### Supplied information ###

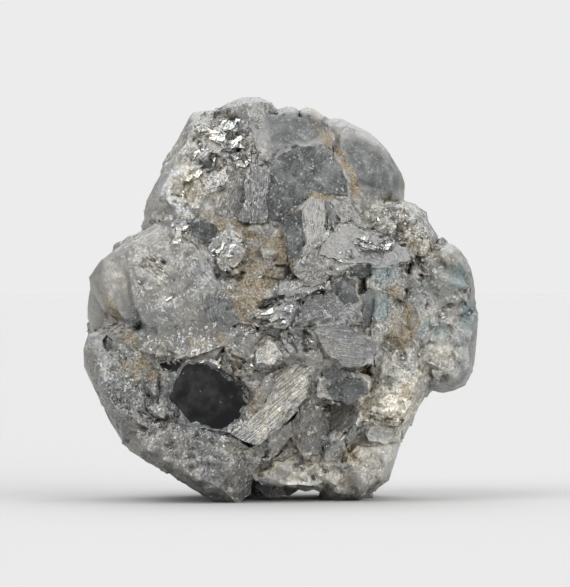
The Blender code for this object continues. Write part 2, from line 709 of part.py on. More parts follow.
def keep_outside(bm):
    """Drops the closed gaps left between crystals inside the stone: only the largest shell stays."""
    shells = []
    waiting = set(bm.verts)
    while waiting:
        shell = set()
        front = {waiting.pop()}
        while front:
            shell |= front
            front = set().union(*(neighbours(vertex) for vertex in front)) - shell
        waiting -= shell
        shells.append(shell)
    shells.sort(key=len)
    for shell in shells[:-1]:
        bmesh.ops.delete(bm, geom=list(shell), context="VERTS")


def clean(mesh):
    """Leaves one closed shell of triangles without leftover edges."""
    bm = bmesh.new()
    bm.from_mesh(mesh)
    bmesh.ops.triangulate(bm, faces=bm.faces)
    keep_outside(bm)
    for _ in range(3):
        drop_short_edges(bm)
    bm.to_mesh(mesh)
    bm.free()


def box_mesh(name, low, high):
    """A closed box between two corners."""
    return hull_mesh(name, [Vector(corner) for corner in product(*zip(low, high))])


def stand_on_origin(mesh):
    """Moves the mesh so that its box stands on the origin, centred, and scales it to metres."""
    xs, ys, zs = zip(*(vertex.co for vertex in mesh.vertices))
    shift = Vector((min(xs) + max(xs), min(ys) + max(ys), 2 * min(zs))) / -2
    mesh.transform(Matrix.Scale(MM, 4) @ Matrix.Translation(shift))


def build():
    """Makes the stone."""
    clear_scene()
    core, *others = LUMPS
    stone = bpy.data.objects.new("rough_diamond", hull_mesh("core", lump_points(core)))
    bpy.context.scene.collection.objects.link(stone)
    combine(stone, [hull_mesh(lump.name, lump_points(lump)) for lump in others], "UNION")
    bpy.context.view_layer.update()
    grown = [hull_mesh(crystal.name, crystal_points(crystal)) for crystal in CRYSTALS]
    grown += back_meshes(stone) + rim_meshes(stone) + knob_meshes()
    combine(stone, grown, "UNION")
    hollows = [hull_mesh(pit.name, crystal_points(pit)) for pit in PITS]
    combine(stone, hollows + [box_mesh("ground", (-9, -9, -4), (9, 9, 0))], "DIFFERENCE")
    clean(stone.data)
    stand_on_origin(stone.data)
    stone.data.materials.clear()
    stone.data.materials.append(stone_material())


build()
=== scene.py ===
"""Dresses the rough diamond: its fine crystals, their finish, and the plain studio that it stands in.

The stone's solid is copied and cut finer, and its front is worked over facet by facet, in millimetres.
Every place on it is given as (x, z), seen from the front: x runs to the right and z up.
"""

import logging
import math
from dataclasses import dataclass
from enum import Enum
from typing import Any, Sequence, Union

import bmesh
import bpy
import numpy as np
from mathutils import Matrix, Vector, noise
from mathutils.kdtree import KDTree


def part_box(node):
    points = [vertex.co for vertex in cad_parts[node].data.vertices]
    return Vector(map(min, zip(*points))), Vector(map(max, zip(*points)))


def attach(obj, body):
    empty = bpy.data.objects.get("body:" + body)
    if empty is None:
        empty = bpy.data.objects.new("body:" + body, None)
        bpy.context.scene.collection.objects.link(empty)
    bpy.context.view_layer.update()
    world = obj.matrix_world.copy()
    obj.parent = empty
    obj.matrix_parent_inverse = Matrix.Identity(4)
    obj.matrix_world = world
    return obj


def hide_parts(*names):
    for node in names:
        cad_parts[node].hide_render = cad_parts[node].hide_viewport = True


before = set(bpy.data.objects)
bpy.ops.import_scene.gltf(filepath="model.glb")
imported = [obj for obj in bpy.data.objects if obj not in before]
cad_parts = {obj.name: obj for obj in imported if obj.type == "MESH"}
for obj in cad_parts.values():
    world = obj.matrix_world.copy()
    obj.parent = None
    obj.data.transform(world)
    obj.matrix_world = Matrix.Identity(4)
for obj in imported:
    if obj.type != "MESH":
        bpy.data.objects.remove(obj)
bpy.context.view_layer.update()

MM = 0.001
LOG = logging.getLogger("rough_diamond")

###
### Supplied information ###

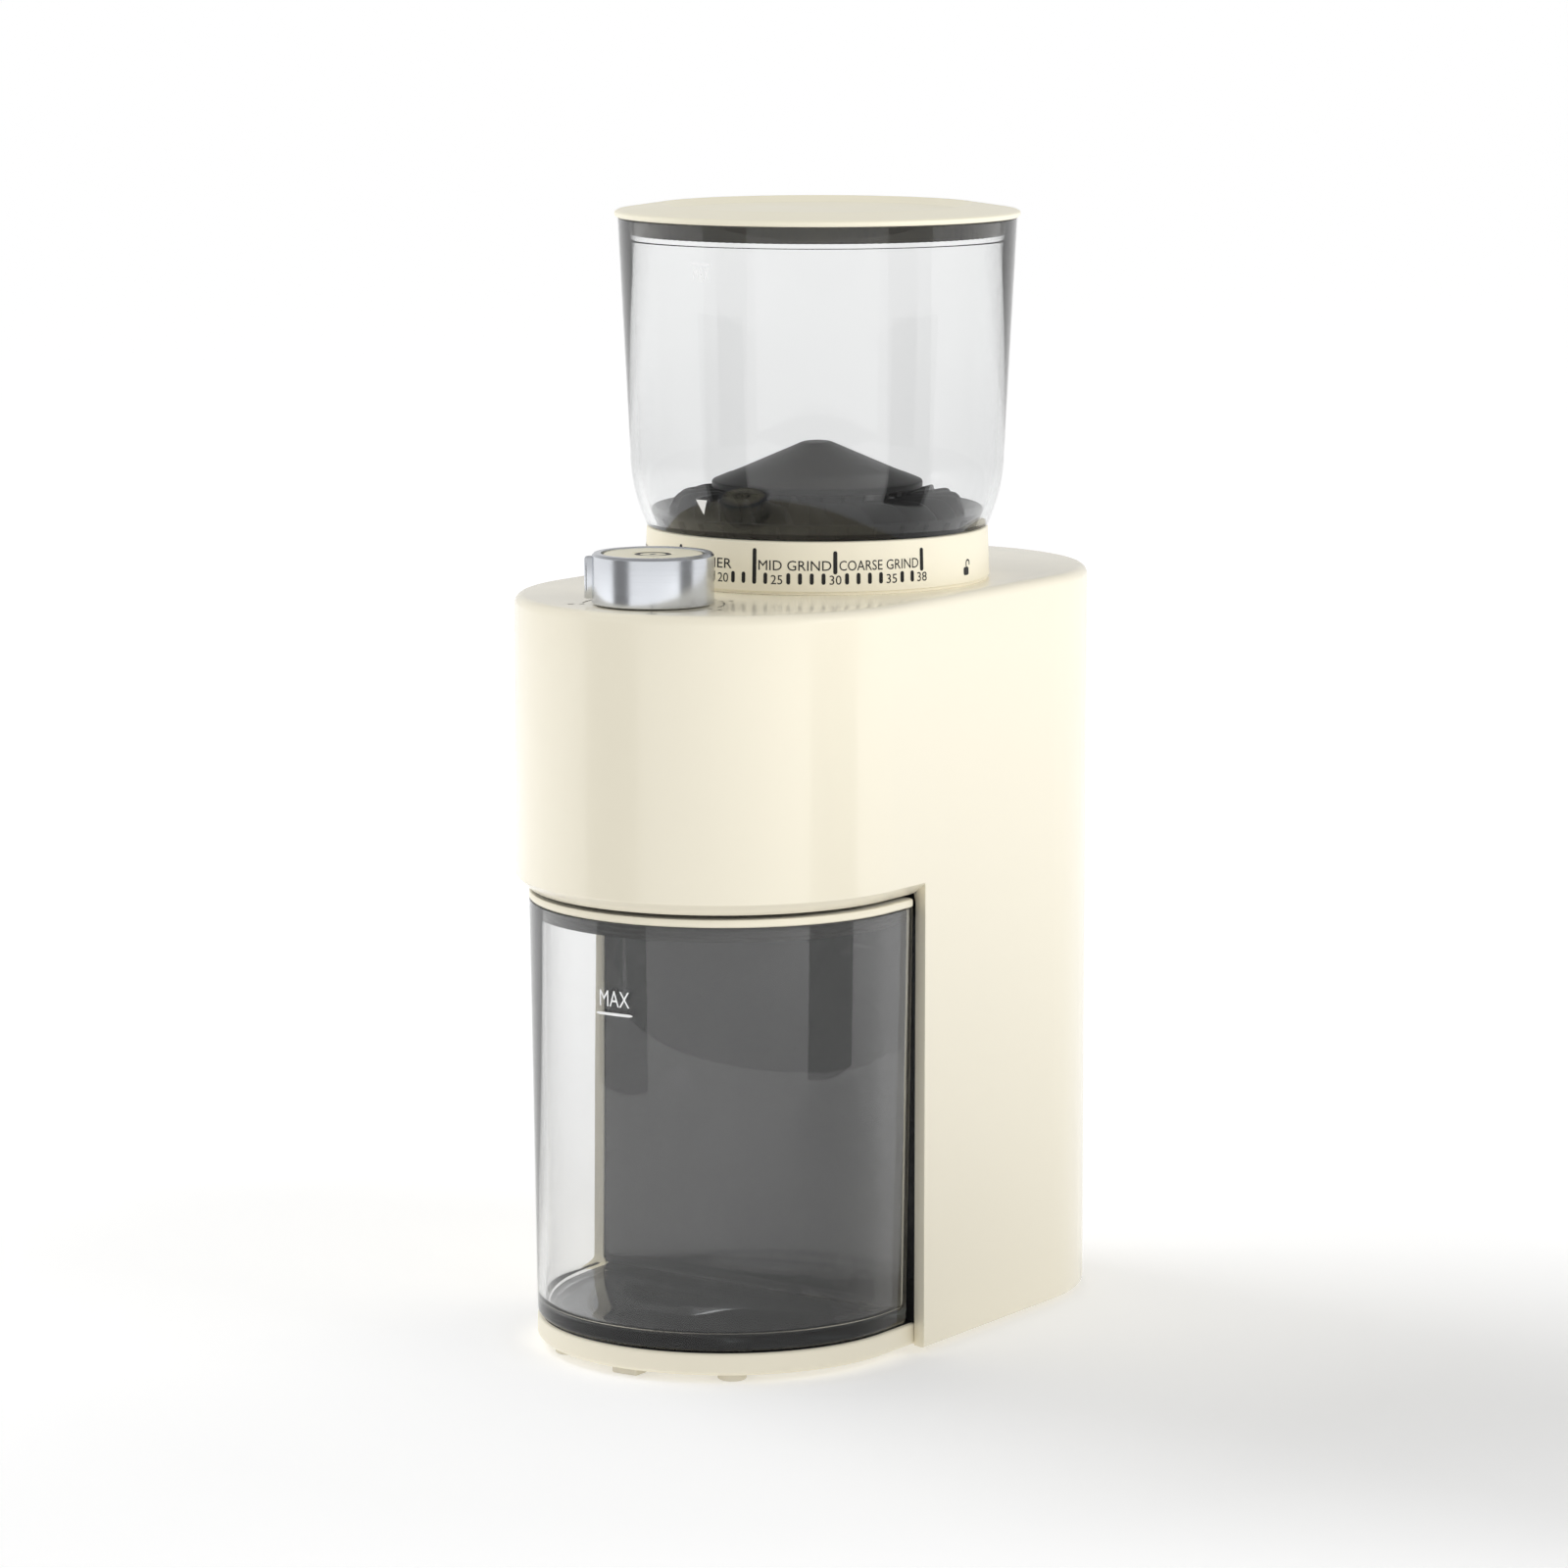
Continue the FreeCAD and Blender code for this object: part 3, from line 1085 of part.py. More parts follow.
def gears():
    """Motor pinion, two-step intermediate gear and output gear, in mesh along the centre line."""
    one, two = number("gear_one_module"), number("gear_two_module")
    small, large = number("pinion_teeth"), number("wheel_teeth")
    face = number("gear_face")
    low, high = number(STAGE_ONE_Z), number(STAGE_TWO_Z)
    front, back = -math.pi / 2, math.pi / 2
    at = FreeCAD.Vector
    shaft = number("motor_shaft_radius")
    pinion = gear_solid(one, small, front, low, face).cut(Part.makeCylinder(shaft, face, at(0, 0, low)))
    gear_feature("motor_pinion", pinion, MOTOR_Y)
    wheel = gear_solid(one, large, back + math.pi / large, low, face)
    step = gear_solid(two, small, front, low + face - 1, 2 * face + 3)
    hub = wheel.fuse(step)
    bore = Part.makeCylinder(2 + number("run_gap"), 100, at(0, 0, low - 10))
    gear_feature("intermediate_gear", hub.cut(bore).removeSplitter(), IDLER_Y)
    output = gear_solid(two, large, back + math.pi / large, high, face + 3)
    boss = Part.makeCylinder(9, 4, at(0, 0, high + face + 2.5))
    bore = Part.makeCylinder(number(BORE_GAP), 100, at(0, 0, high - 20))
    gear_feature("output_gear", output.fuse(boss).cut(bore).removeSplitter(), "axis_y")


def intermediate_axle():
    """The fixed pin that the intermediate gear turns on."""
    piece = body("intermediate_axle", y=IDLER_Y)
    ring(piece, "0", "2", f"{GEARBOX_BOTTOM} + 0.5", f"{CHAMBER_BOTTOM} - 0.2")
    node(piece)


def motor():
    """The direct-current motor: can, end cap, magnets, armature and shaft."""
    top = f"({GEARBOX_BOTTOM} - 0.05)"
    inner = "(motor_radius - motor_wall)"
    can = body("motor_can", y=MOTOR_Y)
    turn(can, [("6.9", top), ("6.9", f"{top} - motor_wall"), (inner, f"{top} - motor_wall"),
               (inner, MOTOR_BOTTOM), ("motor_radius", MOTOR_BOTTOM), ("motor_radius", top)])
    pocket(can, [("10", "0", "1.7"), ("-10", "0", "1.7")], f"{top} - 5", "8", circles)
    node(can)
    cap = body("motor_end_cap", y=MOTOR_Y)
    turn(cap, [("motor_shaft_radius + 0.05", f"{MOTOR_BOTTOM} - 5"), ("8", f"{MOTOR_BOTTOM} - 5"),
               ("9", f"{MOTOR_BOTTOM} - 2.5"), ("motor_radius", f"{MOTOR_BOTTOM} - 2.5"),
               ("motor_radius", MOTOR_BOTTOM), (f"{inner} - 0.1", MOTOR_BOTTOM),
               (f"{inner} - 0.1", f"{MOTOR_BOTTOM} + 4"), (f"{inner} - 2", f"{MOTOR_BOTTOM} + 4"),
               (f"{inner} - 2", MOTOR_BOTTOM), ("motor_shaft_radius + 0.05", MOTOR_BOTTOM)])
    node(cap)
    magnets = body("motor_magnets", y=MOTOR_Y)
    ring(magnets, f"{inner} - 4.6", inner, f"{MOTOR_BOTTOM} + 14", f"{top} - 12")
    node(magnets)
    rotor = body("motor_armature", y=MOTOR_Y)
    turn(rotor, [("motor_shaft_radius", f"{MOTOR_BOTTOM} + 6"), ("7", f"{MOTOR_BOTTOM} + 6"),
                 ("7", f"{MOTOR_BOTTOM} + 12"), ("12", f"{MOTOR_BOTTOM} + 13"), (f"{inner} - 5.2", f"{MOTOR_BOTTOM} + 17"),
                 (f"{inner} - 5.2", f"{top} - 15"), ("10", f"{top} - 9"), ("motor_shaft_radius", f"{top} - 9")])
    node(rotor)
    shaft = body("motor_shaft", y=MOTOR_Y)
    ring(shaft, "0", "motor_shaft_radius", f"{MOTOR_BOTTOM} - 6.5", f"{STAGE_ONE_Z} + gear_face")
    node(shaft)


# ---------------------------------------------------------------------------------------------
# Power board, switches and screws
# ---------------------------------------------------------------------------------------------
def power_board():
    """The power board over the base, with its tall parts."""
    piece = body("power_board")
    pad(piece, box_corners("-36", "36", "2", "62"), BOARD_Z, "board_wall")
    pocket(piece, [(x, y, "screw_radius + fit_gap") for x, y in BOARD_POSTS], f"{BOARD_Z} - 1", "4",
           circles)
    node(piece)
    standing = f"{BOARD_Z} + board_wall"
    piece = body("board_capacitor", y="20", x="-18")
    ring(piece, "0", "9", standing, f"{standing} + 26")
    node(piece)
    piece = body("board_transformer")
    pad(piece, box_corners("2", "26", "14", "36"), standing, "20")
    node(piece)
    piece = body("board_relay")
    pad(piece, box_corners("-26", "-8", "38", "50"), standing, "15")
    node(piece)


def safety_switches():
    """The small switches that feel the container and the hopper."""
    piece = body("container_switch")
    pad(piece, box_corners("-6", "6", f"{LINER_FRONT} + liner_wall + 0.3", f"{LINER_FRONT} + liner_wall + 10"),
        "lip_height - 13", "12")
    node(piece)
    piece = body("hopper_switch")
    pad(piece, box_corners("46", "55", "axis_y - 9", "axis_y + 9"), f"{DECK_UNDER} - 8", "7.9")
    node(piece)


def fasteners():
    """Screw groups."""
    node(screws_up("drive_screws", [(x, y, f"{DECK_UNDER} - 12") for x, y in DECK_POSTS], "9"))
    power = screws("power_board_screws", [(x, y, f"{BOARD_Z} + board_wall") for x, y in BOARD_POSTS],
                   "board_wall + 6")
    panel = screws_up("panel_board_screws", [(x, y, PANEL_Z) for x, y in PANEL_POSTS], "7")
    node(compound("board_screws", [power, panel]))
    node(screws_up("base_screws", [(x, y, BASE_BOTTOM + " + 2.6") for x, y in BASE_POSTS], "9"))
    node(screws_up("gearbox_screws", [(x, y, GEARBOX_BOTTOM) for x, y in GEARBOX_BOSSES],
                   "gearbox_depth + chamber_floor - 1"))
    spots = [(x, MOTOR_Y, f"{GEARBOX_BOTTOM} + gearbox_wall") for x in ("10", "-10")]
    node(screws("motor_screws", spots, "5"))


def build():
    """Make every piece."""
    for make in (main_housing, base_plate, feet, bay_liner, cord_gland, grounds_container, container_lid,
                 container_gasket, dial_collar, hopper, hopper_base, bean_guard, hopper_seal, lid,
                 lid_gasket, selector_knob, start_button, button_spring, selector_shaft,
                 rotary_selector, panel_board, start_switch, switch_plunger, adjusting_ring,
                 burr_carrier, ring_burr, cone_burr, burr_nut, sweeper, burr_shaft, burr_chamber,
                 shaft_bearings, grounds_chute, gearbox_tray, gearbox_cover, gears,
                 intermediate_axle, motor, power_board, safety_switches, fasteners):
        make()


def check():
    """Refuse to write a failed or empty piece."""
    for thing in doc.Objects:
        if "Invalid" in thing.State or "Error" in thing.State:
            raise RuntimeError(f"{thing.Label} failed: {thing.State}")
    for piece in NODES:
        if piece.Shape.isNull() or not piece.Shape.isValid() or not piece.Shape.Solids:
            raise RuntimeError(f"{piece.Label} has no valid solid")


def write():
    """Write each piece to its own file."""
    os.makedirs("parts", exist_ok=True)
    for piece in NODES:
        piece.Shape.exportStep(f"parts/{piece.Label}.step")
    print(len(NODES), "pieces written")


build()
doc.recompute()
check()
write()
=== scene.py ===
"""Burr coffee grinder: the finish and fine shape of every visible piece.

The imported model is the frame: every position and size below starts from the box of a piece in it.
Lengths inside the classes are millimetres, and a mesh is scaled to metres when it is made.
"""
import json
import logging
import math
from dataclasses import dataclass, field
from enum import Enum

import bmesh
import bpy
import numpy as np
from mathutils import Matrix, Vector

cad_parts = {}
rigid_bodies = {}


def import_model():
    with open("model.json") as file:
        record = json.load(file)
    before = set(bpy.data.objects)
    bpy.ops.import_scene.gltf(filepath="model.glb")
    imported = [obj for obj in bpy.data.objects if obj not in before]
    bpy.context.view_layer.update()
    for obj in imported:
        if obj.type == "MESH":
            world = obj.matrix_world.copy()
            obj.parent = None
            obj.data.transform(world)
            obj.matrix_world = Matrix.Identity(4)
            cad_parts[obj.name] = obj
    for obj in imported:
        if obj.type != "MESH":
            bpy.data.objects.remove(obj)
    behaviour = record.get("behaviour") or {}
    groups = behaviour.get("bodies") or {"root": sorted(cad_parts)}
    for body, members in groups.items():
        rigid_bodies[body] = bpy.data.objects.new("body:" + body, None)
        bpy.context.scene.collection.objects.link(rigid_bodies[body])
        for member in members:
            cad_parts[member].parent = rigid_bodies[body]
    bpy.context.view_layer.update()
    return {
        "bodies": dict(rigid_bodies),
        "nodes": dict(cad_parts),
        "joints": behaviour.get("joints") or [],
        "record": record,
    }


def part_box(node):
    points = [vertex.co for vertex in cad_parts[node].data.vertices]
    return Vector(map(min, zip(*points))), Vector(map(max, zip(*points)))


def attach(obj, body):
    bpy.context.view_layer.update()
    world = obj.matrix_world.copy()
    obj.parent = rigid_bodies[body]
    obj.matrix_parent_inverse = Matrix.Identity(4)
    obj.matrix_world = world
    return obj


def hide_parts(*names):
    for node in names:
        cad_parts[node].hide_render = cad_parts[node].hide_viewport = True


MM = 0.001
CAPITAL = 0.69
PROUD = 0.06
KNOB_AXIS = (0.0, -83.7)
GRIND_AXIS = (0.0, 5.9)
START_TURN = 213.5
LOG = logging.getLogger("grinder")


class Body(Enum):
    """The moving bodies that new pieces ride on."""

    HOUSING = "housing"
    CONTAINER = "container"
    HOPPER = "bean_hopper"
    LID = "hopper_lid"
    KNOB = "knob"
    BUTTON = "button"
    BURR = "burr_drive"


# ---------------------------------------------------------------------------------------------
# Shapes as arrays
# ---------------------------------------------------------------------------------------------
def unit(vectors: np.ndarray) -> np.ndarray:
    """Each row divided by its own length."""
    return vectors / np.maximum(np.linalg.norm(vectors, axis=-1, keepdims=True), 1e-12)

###

Instructions for the task -
Copy all lines from the listing that contain "follow".

Final result -
The Blender code for this object continues. Write part 2, from line 709 of part.py on. More parts follow.
Continue the FreeCAD and Blender code for this object: part 3, from line 1085 of part.py. More parts follow.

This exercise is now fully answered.